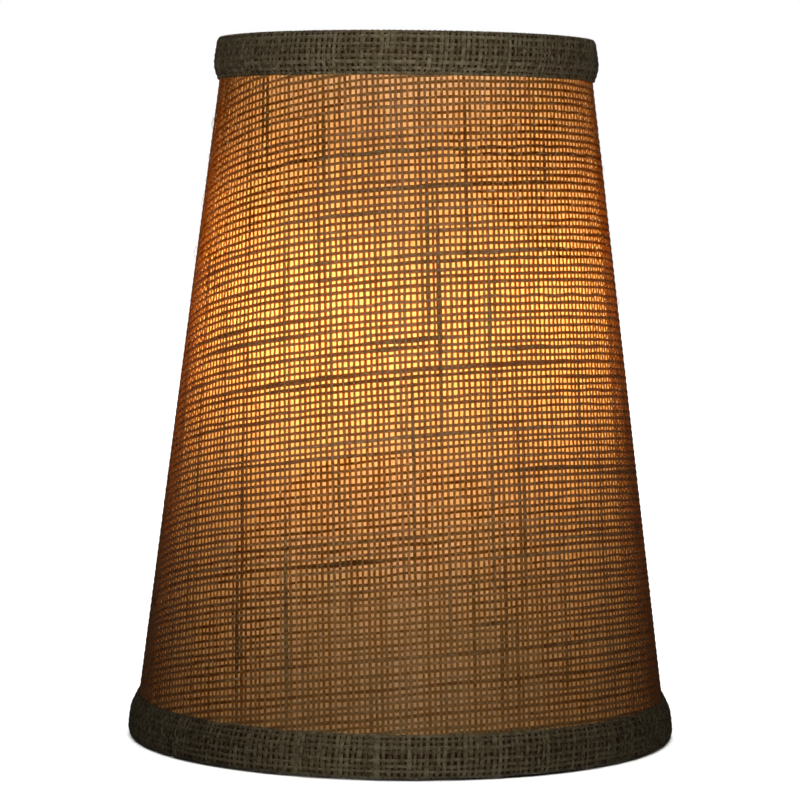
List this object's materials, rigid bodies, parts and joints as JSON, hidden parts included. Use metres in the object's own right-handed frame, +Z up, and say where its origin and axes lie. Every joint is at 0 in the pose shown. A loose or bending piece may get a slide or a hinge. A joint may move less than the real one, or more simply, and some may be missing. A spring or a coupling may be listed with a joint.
{
  "type": "lamp shade",
  "caption": "Tapered round hardback lamp shade in coarse burlap over a translucent liner, with folded trims on wire rims and a sprung bulb clip that tilts on a crossbar.",
  "frame": {"origin": "centre of the bottom rim, in the plane that the shade stands on", "axes": "+Z up the shade's axis to the narrow top, +X along the crossbar, and +Y to the back, where the side seam is"},
  "size_m": [0.179, 0.179, 0.2275],
  "materials": {
    "burlap": "coarse open plain weave, grey-brown, matt, lets light through its gaps",
    "trim_cloth": "closer olive-brown burlap tape, matt, folded over the rim",
    "styrene": "translucent off-white sheet, satin",
    "ring_wire": "drawn steel wire, dull",
    "clip_wire": "nickel-plated spring steel",
    "brass": "plain brass, lightly dulled"
  },
  "bodies": {
    "shade": {"burlap_cover": "burlap", "styrene_liner": "styrene", "top_ring": "ring_wire", "bottom_ring": "ring_wire", "top_trim": "trim_cloth", "bottom_trim": "trim_cloth", "crossbar": "ring_wire", "stop_collar_left": "brass", "stop_collar_right": "brass"},
    "clip": {"clip_saddle": "clip_wire", "pivot_sleeve": "brass"},
    "front_grip": {"loop_front": "clip_wire", "loop_front_ferrule": "brass"},
    "rear_grip": {"loop_rear": "clip_wire", "loop_rear_ferrule": "brass"}
  },
  "joints": [
    {"name": "clip_tilt", "type": "hinge", "parent": "shade", "child": "clip", "pos_m": [0, 0, 0.1935], "axis": [1, 0, 0], "range_deg": [-20, 20]},
    {"name": "rear_grip_open", "type": "hinge", "parent": "clip", "child": "rear_grip", "pos_m": [0, 0.008, 0.1935], "axis": [1, 0, 0], "range_deg": [0, 12], "stiffness_Nm_per_rad": 0.3, "springref_deg": -11.46},
    {"name": "front_grip_open", "type": "hinge", "parent": "clip", "child": "front_grip", "pos_m": [0, -0.008, 0.1935], "axis": [1, 0, 0], "range_deg": [-12, 0], "stiffness_Nm_per_rad": 0.3, "springref_deg": 11.46}
  ],
  "couplings": [
    {"joint": "front_grip_open", "follows": "rear_grip_open", "ratio": -1}
  ]
}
*****
▶ _GIVEN TASK_:
Repeat the lines above exactly.

▶ _OUTPUT_:
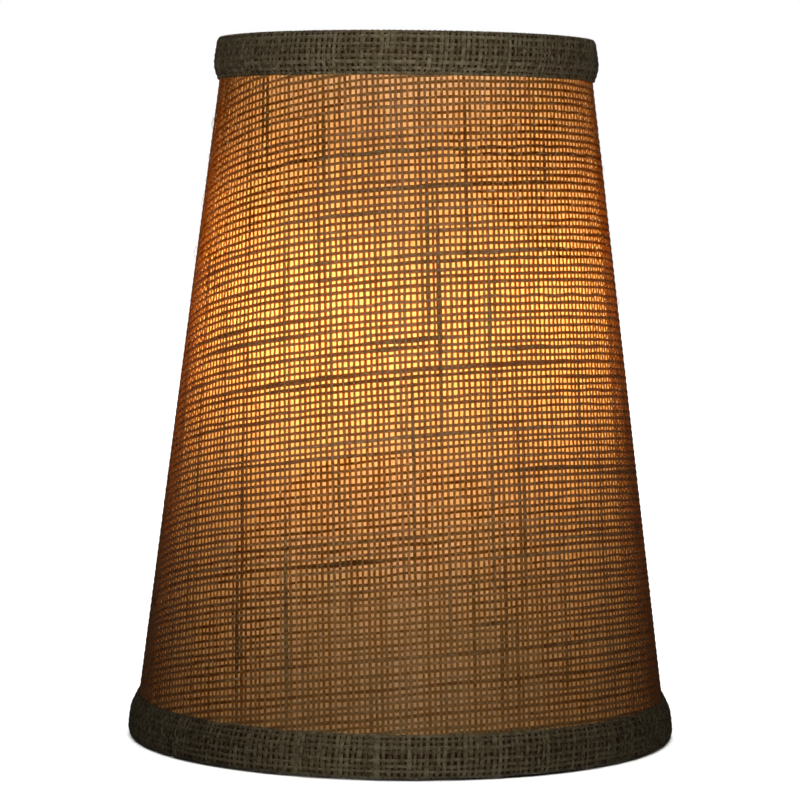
List this object's materials, rigid bodies, parts and joints as JSON, hidden parts included. Use metres in the object's own right-handed frame, +Z up, and say where its origin and axes lie. Every joint is at 0 in the pose shown. A loose or bending piece may get a slide or a hinge. A joint may move less than the real one, or more simply, and some may be missing. A spring or a coupling may be listed with a joint.
{
  "type": "lamp shade",
  "caption": "Tapered round hardback lamp shade in coarse burlap over a translucent liner, with folded trims on wire rims and a sprung bulb clip that tilts on a crossbar.",
  "frame": {"origin": "centre of the bottom rim, in the plane that the shade stands on", "axes": "+Z up the shade's axis to the narrow top, +X along the crossbar, and +Y to the back, where the side seam is"},
  "size_m": [0.179, 0.179, 0.2275],
  "materials": {
    "burlap": "coarse open plain weave, grey-brown, matt, lets light through its gaps",
    "trim_cloth": "closer olive-brown burlap tape, matt, folded over the rim",
    "styrene": "translucent off-white sheet, satin",
    "ring_wire": "drawn steel wire, dull",
    "clip_wire": "nickel-plated spring steel",
    "brass": "plain brass, lightly dulled"
  },
  "bodies": {
    "shade": {"burlap_cover": "burlap", "styrene_liner": "styrene", "top_ring": "ring_wire", "bottom_ring": "ring_wire", "top_trim": "trim_cloth", "bottom_trim": "trim_cloth", "crossbar": "ring_wire", "stop_collar_left": "brass", "stop_collar_right": "brass"},
    "clip": {"clip_saddle": "clip_wire", "pivot_sleeve": "brass"},
    "front_grip": {"loop_front": "clip_wire", "loop_front_ferrule": "brass"},
    "rear_grip": {"loop_rear": "clip_wire", "loop_rear_ferrule": "brass"}
  },
  "joints": [
    {"name": "clip_tilt", "type": "hinge", "parent": "shade", "child": "clip", "pos_m": [0, 0, 0.1935], "axis": [1, 0, 0], "range_deg": [-20, 20]},
    {"name": "rear_grip_open", "type": "hinge", "parent": "clip", "child": "rear_grip", "pos_m": [0, 0.008, 0.1935], "axis": [1, 0, 0], "range_deg": [0, 12], "stiffness_Nm_per_rad": 0.3, "springref_deg": -11.46},
    {"name": "front_grip_open", "type": "hinge", "parent": "clip", "child": "front_grip", "pos_m": [0, -0.008, 0.1935], "axis": [1, 0, 0], "range_deg": [-12, 0], "stiffness_Nm_per_rad": 0.3, "springref_deg": 11.46}
  ],
  "couplings": [
    {"joint": "front_grip_open", "follows": "rear_grip_open", "ratio": -1}
  ]
}